The Federal Defense of Marriage Act not only treats same-sex couples as second-class, but also places extra financial burdens on these couples. Below is a post summarizing a recent report in the NYT on the price tag of LGBT marriage discrimination.
From Michael Jones at gayrights.change.org
"What's the price of not having equal rights? According to the New York Times
, it could be upwards of $467,000. That's how much the paper estimates a gay couple will pay -- in a worse case scenario -- over the span of their lifetimes for extra costs related to health care, legal affairs, and other issues. Huh, it sure is expensive to be denied the more than 1,100 benefits granted to straight married couples.
To figure this dollar amount out, the Times created a same-sex couple whose real life situation might mirror that of a straight couple. They looked at the three states with the largest LGBT populations - New York, California and Florida -- and merged data from those three states to determine annual gross incomes, and other various cost of living expenses. And not surprisingly, they found that being gay is expensive. Damn expensive, especially if you're a family.
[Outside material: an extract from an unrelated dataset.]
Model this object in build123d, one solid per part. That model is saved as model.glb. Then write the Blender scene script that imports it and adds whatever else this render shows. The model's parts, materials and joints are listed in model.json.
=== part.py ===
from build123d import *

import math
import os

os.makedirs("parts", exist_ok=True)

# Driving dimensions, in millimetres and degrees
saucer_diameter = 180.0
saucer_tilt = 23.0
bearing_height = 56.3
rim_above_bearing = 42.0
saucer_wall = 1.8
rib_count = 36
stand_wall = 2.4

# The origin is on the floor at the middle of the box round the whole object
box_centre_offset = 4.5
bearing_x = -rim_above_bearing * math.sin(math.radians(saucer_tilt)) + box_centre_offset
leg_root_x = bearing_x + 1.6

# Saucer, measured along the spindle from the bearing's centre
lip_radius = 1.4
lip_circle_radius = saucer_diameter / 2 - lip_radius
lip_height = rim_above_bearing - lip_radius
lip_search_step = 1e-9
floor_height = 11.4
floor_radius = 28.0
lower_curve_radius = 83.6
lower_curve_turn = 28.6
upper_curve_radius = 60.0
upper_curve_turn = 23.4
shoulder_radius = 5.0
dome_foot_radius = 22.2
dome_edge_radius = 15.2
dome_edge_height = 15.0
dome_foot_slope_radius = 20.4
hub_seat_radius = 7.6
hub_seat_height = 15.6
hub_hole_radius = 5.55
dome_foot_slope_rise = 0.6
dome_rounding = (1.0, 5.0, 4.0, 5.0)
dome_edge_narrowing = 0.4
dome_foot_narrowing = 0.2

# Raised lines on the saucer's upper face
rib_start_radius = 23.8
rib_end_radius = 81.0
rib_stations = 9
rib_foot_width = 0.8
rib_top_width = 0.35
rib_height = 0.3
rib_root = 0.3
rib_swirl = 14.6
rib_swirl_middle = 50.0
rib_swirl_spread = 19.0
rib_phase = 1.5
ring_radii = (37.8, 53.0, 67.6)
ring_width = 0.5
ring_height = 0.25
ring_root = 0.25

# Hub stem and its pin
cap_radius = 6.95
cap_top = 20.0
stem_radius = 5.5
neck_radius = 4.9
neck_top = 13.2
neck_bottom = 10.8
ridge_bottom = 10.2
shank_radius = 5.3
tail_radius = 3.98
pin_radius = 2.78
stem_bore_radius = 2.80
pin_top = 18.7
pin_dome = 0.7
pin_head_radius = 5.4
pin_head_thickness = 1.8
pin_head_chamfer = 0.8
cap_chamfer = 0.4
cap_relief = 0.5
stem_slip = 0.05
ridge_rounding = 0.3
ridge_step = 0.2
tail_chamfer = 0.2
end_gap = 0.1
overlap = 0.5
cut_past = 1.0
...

The biggest expenses that gay couples face, at least in the Times' hypothetical picture, is in the areas of health care, social security and estate taxes. Health care is a crazy variable, because it's dependent on a person's employer, but in the worst case scenario gay couples pay more than $211,000 alone for health care than straight couples over the course of their lifetimes, a shocking figure to say the least.
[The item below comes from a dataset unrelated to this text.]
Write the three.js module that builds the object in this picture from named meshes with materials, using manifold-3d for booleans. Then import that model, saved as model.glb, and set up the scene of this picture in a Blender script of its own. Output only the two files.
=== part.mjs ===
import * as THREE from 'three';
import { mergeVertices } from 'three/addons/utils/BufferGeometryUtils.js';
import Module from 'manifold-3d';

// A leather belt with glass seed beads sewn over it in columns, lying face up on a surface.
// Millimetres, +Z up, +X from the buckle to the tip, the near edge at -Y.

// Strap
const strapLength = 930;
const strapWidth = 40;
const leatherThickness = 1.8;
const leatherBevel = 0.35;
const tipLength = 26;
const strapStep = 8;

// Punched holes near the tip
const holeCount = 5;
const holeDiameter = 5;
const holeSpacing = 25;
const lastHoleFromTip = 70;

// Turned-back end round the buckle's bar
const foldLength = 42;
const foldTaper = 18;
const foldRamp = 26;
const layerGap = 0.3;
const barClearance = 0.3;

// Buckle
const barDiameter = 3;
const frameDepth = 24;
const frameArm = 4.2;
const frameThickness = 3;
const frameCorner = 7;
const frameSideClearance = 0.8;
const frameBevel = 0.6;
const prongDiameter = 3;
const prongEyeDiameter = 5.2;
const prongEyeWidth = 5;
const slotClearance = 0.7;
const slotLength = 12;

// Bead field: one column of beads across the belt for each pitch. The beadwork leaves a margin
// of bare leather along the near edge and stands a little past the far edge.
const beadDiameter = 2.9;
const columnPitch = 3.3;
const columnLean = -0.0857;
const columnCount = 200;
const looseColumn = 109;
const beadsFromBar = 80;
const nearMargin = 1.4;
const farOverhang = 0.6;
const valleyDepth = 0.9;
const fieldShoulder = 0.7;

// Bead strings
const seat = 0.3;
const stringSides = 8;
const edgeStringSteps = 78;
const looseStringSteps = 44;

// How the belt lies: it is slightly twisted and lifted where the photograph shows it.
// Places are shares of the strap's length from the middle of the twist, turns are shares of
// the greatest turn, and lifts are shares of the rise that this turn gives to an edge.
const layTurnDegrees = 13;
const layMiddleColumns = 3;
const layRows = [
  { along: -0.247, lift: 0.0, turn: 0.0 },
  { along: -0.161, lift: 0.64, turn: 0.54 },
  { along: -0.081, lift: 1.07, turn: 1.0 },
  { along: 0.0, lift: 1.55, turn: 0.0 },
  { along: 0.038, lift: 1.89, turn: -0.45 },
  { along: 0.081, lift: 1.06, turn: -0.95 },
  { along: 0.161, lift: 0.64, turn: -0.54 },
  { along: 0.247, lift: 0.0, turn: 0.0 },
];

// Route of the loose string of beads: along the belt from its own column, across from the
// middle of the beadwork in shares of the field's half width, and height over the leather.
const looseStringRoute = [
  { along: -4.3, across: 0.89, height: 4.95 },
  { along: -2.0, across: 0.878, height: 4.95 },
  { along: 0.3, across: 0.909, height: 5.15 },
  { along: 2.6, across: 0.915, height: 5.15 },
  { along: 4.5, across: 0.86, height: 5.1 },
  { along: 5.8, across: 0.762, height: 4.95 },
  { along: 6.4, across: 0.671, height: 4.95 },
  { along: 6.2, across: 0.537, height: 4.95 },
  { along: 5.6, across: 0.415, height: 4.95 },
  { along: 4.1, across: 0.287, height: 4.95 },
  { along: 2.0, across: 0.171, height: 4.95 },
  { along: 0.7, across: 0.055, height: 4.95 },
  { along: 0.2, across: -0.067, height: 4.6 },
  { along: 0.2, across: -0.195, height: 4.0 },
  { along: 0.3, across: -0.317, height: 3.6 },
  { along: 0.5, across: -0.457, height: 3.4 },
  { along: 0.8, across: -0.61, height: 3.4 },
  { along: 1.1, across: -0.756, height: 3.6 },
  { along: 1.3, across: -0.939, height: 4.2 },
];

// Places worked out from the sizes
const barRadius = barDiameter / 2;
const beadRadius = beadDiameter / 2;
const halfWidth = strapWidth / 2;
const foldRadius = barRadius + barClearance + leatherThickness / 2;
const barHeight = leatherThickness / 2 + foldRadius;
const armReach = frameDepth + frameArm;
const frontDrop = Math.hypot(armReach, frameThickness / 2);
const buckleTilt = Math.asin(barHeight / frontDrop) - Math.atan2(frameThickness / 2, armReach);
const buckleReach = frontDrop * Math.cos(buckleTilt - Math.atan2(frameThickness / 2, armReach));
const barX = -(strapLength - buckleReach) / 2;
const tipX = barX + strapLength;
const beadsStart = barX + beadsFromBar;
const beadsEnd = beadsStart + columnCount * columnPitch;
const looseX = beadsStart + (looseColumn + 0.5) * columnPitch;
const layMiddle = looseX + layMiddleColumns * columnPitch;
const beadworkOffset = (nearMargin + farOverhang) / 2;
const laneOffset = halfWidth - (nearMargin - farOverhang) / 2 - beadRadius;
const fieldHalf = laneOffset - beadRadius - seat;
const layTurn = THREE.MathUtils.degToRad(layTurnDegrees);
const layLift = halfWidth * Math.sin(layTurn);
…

Social Security is a big bust for gay couples, since the federal government doesn't recognize same-sex marriage. This lack of recognition means that gay couples don't receive a myriad of government benefits that straight couples receive.
And then there's the estate tax, which might be the most viscerally unfair example of how straight married couples have it pretty good when it comes to U.S. tax laws. Straight married couples can transfer an unlimited amount of assets to each other during their lives and at death without having to pay any sort of estate tax. Gay couples? Not so much. Same-sex couples have to shell out a boatload in federal estate taxes, at least if the estate passes an expense threshold. Granted, this really only effects very, very wealthy same-sex couples, but it's still an example of how unfair the U.S. tax system really is.
The statistics and information in the Times piece are pretty dense, but the bottom line is this: gay couples generally have to pay more throughout their lifetimes because same-sex marriage isn't legal in the U.S. If the federal government chose to recognize same-sex marriage, then all of these costs or penalties would evaporate. It's really as simple as that."